The scene was magnificent. If one sometimes struggled to find the emotional through-line in Ekaterina Gubanova’s Fricka – she was not classically mean-spirited, but neither did she appear to be taking a stand against her husband’s scheming and infidelities – one could hardly find fault with the passion and eloquence of her arguments. Yet it was the subtle gradations in Mr Paterson’s Wotan that gave the scene its charge. From Fricka’s arrival to Wotan’s resigned ‘Nimm mein Eid’ one could hear him being worn down, not just by his wife but by the weight of the events he had unwittingly set into motion. The success of Mr Paterson’s performance was his ability to weave the overpowering emotions of his subsequent scenes – his shame, his despair, his fury at Brünnhilde and the eventual fondness of his farewell – into a consistently credible character.

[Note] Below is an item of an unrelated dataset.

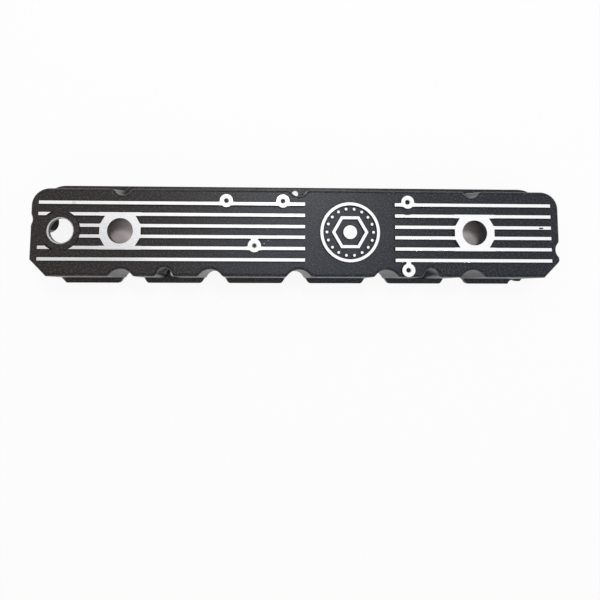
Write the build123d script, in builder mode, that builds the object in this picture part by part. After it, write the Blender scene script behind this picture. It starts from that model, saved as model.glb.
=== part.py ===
from build123d import *
import math
import os

# Cast-aluminium valve cover for an in-line six, in millimetres. X runs along the engine,
# Y points to the back of the cover, Z up from the gasket face. X = 0 is the middle head
# bolt and Y = 0 the middle of the flange.

# ---- engine layout ----
bore_pitch = 111.25
head_bolt_count = 5

# ---- flange ----
flange_thickness = 9.0
flange_end_reach = 130.5
flange_half_width = 66.9
flange_corner_cut = 39.4
flange_front_radius = 6.0
flange_back_radius = 34.0
flange_edge_round = 1.5
flange_setback = 0.4
flange_mouth_flare = 33.0
flange_mouth_round = 4.5
relief_length = 45.9
relief_depth = 3.7
relief_notch_radius = 7.3
relief_notch_depth = 5.4
relief_round = 1.5
cover_bolt_hole = 8.7

# ---- shell ----
ground_top = 78.0
wall = 5.0
roof = 6.0
end_ledge = 5.0
side_ledge = 6.9
side_draft = 4.5
end_draft = 11.5
corner_cut = 33.9
corner_draft = 3.1
back_radius_low = 27.0
back_radius_high = 21.5
front_radius = 20.0
top_round = 4.2
roof_round = 4.0

# ---- scallops over the head bolts, pockets over the cover bolts ----
scallop_radius = 13.5
scallop_outset = 3.4
scallop_draft = 3.6
scallop_mouth_round = 4.8
pocket_radius = 9.3
front_pocket_radius = 7.4
pocket_draft = 2.0
pocket_mouth_round = 5.0
end_mouth_round = 6.5
back_bolt_inset = 1.4
front_bolt_inset = 6.4
front_bolt_x = 168.5
left_bolt_inset = 3.7
left_bolt_from_back = 44.7
right_bolt_inset = 6.3
right_bolt_from_front = 40.6

# ---- fins ----
fins_middle = 1.6
fin_height = 4.0
fin_width = 4.5
fin_draft = 5.0
inner_fin = 6.65
fin_pitch = 14.15
fins_per_side = 3
fin_left_inset = 24.9
fin_right_inset = 26.7
panel_centre = 64.0
panel_half_length = 56.6

# ---- breather pads and their holes ----
breather_hole = 31.75
pad_half_length = 25.3
pad_flat_half = 7.3
pad_neck_half = 17.4

# ---- oil filler ----
filler_inset = 51.6
filler_hole = 30.5
filler_chamfer = 1.3
filler_land_diameter = 47.6
filler_land_height = 1.5
filler_clearing = 50.2

# ---- tapped bosses for the linkage and the cable bracket ----
tapped_boss = 16.4
tapped_hole = 5.3
tapped_depth = 16.0
tapped_floor = 4.0
tapped_chamfer = 0.8
linkage_x = -56.2
linkage_half_span = 35.5
linkage_back_y = 40.3
linkage_front_y = -15.8
linkage_web = 8.3
bracket_x = 137.5
bracket_back_y = 40.0
bracket_front_y = -45.7
bracket_neck = 5.8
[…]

Iréne Theorin did a fine job of suggesting a headstrong warrior maiden in her first appearance, but it was only when she appeared before Siegmund that one began to get a sense of the Brünnhilde she would become. That scene, easily the finest of the evening and one of the two or three most intense in the entire cycle, derived its tension almost solely from the doubt that began to appear in Ms Theorin’s voice in the face of Siegmund’s unlikely resolve. The excitable orchestra came close to drowning out her expression of ‘Sieglinde lebe und Siegmund lebe mit ihr’ but the sense of awoken emotion was palpable.
Siegmund’s proclaimed devotion to Sieglinde in that scene was only slightly undercut by the lack of chemistry the two had displayed in the first act. Anja Kampe was, to be sure, a strong Sieglinde whose performance continued to grow in stature as the opera progressed. Yet while there was much to enjoy in her first act appearance – not least of which was a gripping narration about the mystery guest at her wedding – her exclamation ‘Du bist der Lenz’, which can be a turning point in some performances, never quite summoned a sense of joyful surrender. Her exhaustion and madness in the second act was far more convincing, and her brief scene in the third act, with its sudden, desperate ‘Rette mein Kind’ was superb.
As Siegmund, Simon O’Neill’s voice took some getting used to. Although one could not fault his phrasing – the articulation of consonants was, at times, almost excessively crisp – his tone seemed to grow colder and steelier as his volume increased; yet the gentlest and most overtly melodic passages – including the ‘Winterstürme’ section of the first act, but also his initial questions to Brünnhilde – were full, rounded and surprisingly delicate. Falk Struckmann’s Hunding had a lean tone, incisive delivery and sinister physical presence that made the character seem genuinely dangerous; and the assembled cast of Valkyries was generally strong, even if the energy of their singing was thrown somewhat off balance by the relative stasis of the staging.
As with the previous evening, the Staatskapelle played with exceptional focus; their secret weapon on this evening, however, was the trombone section who delivered a performance of the highest quality. They smouldered gently behind Siegmund, evoking distant memories of Walhalla as he related his tale of woe in the first act. They were no less impressive announcing Brünnhilde’s arrival in the second act or preparing for the arrival of the magic fire at the end. Daniel Barenboim’s taut lucid direction ensured that the orchestra contributed as much to the unfolding drama as the singers. Although both Siegfried and Götterdämmerung would have their share of extraordinary moments in the days to come, it was Die Walküre that would ultimately stand as the musical high-point of the cycle.